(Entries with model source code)
--- BEGIN ---

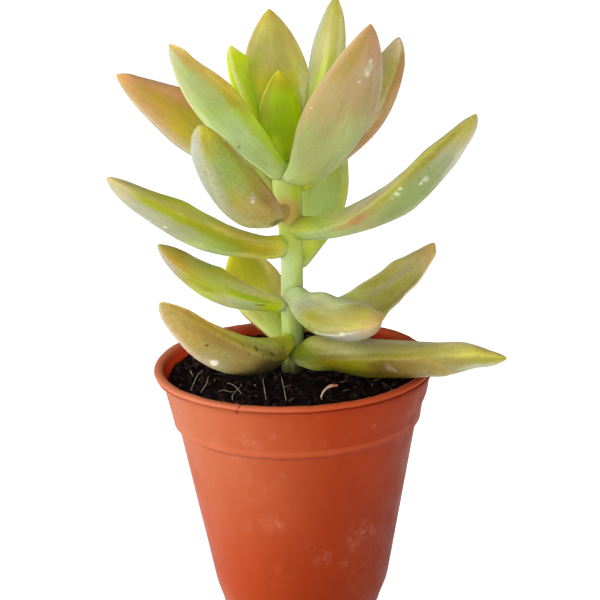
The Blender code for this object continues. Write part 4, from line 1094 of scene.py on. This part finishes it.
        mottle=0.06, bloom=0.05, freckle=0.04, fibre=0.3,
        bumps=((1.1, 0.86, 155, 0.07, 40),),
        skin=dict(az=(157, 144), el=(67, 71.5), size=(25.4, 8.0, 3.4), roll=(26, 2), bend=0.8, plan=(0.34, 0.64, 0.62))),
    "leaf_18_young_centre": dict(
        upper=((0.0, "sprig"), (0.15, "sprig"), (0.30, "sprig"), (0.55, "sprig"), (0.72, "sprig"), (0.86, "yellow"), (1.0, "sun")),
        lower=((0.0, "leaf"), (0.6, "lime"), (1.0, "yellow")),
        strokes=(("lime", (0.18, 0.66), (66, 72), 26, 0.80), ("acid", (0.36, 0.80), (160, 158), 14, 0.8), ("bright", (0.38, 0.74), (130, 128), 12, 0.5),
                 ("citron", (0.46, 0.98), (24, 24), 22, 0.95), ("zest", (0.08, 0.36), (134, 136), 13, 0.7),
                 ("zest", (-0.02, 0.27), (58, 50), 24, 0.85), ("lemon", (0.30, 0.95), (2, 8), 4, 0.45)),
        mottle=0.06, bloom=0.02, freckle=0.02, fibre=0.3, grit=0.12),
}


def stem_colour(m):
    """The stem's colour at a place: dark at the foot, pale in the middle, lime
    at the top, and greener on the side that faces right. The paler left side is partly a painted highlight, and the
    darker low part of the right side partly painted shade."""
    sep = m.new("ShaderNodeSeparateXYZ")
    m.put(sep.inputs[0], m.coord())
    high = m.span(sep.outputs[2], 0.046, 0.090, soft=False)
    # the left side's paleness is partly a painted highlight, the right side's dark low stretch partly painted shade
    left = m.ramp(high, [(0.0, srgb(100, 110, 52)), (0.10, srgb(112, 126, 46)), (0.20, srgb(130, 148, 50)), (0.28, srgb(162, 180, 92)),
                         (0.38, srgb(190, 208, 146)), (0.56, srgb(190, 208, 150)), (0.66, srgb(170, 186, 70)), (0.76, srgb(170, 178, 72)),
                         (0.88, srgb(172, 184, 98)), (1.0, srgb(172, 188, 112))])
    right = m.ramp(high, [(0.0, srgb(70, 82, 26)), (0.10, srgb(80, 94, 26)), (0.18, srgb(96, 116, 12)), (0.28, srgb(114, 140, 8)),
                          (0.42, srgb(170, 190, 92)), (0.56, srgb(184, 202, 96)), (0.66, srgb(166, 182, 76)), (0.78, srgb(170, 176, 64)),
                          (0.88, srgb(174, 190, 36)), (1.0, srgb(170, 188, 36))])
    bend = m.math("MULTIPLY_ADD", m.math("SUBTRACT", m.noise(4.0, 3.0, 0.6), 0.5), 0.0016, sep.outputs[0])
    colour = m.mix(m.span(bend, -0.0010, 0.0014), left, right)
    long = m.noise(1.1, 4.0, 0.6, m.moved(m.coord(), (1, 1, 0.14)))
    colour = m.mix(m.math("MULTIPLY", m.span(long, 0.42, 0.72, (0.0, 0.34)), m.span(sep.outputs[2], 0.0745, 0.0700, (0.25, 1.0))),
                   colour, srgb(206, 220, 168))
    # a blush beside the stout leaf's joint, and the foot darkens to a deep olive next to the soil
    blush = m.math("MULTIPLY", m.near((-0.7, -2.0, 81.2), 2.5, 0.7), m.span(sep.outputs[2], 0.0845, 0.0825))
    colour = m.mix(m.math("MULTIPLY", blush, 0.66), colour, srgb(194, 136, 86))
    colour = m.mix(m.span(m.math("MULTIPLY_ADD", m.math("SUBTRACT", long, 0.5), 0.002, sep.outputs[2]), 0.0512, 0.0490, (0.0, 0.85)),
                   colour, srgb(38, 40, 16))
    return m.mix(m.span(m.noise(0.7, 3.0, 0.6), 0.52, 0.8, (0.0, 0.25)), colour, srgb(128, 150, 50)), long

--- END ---
--- BEGIN ---

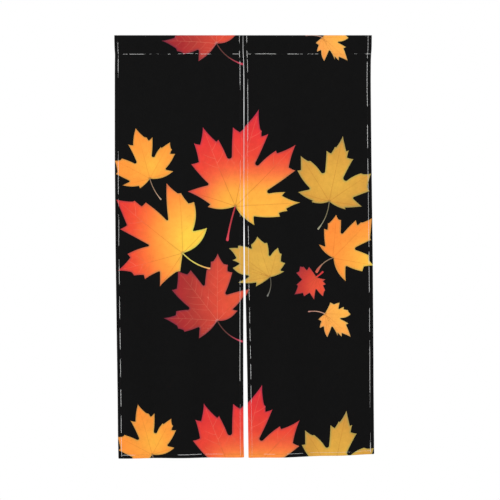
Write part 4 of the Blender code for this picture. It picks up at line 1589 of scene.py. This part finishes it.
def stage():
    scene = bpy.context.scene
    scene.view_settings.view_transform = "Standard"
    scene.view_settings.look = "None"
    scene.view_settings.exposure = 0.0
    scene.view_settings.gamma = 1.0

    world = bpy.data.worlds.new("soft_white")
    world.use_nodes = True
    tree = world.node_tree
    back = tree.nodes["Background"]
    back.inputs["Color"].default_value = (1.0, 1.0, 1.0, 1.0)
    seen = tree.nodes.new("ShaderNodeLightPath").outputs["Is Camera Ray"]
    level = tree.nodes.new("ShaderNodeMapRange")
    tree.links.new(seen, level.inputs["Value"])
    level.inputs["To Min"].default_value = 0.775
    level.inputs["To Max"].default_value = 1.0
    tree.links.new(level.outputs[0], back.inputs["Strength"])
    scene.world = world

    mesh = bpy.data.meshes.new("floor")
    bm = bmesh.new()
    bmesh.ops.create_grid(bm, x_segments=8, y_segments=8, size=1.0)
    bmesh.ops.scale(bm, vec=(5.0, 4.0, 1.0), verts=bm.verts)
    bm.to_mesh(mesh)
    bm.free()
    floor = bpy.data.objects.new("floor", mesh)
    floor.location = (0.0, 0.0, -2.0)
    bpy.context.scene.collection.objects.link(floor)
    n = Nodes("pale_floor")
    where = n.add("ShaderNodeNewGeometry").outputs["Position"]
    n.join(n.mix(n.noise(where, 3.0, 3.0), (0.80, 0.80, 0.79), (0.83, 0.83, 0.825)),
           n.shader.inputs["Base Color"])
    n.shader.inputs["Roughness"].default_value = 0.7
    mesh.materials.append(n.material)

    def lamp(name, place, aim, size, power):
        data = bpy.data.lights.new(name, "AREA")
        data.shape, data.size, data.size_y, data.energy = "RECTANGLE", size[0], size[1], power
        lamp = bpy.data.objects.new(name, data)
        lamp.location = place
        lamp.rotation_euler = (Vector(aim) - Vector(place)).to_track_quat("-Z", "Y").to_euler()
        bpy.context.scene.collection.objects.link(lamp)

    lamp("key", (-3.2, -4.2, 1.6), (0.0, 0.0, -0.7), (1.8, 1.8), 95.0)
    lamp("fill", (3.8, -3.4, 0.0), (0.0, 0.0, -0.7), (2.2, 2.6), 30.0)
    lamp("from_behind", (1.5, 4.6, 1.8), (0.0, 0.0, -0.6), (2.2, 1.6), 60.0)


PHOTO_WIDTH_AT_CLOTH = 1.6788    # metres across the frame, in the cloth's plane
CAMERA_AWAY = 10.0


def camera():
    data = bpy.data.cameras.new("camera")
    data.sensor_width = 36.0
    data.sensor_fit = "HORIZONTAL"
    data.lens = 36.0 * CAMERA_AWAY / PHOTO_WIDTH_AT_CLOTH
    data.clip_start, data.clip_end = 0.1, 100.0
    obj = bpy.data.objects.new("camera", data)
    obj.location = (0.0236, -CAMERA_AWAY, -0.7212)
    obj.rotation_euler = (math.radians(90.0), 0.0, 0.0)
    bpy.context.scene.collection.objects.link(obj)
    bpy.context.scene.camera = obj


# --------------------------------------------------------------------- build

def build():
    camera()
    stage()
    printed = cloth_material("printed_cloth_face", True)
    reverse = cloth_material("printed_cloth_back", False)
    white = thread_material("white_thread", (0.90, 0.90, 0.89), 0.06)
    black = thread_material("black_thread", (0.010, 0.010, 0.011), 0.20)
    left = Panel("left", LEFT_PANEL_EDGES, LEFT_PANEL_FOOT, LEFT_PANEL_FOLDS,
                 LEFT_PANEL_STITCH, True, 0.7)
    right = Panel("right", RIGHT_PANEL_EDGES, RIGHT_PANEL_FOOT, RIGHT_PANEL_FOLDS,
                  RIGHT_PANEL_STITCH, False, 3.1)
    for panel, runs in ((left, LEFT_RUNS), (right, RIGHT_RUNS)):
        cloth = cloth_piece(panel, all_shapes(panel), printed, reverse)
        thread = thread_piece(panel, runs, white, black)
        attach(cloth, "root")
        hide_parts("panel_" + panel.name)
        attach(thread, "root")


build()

--- END ---

_DIRECTIONS_:
Extract the run of lines that opens with the line containing "Write part 4 of" and closes with the line containing "scene.view_settings.gamma = 1.0"; reproduce it exactly and add nothing.

_WRITTEN SOLUTION_:
Write part 4 of the Blender code for this picture. It picks up at line 1589 of scene.py. This part finishes it.
def stage():
    scene = bpy.context.scene
    scene.view_settings.view_transform = "Standard"
    scene.view_settings.look = "None"
    scene.view_settings.exposure = 0.0
    scene.view_settings.gamma = 1.0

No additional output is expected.